Getting the farm bill passed before a new Congress takes its place in January is a top priority in farm country. Cattle and dairy groups are pretty confident that will happen in the lame duck session following the mid-term election, but pork producers aren’t as certain.

Weighing in favor of a farm bill yet this year is that Collin Peterson, D-Minn., the ranking Democrat on the House Agriculture Committee, will be the chairman of the committee when the House flips to a Democratic majority.

He wants to get a farm bill done and doesn’t want to rewrite it when he becomes chairman, Colin Woodall, senior vice president of government affairs for National Cattlemen’s Beef Association, said in the latest Beltway Beef podcast.

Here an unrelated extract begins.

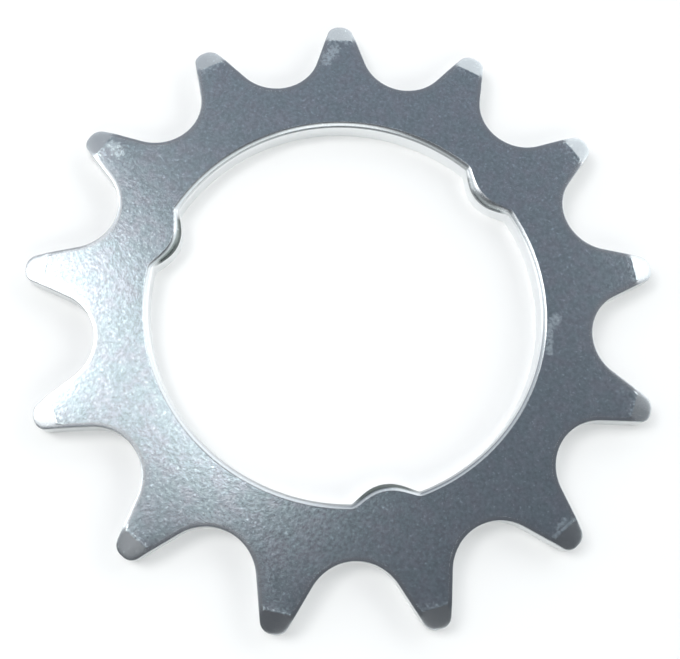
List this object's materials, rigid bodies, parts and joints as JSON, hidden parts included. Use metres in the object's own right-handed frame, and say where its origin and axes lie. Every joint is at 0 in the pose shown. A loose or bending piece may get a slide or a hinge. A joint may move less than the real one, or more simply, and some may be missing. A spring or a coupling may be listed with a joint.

“That’s good news for everybody in agriculture, especially for us because he has been supportive of our FMD (foot and mouth disease) vaccine bank. So we’re optimistic we can get that done,” he said.

The chance of a farm bill being passed this year was good before the elections and is still good after the elections, Paul Bleiberg, vice president of government relations for National Milk producers Federation, said.

House and Senate agriculture committee leaders were intent on staff getting things ironed out between the September adjournment and now. That work is continuing, and NMPF has had good dialogues with both committees, he said.

“The sense I get is that urgency is still there … nobody really seems to want to start over,” he said.

There’s already been a lot of work done on the farm bill on the House and Senate floors, he said.

“When you couple in the challenges of the farm economy, I think there’s the feeling of … let’s get this put to bed,” he said.

Peterson has been extremely vocal about getting the farm bill done by the end of the year, and nothing happened in the elections that would veer from the course of getting it completed, he said.

Peterson did say he expects a farm bill, but National Pork Producers Council isn’t sure if there’ll be much action in the lame duck session, Dave Warner, NPPC director of communications, said.

“We’d like one this year as long as it includes our No. 1 ask – establishment of a foot and mouth disease vaccine bank,” he said.

In addition to the farm bill, NCBA’s Woodall said he thinks some other things will be completed yet this year.

“If history is any indicator, it will be a race to the finish line by the Republicans to get as much done as possible before they are returned to the minority” in the House, he said.

NCBA believes there’ll be a race to complete the appropriations bills, which include language addressing electronic logging devises for livestock haulers and fake meat, he said.

“Outside of that, I doubt anything else actually gets done between now and the end of 2018,” he said.

Unfortunately, the opportunity to modernize the Endangered Species Act has been lost. Legislation to do that didn’t make it out of the Senate Environment and Public Works Committee, and there won’t be an opportunity to move it in the lame duck session or with Raul Grijalva, D-Ariz., as the incoming chairman of the House Natural Resources Committee, he said.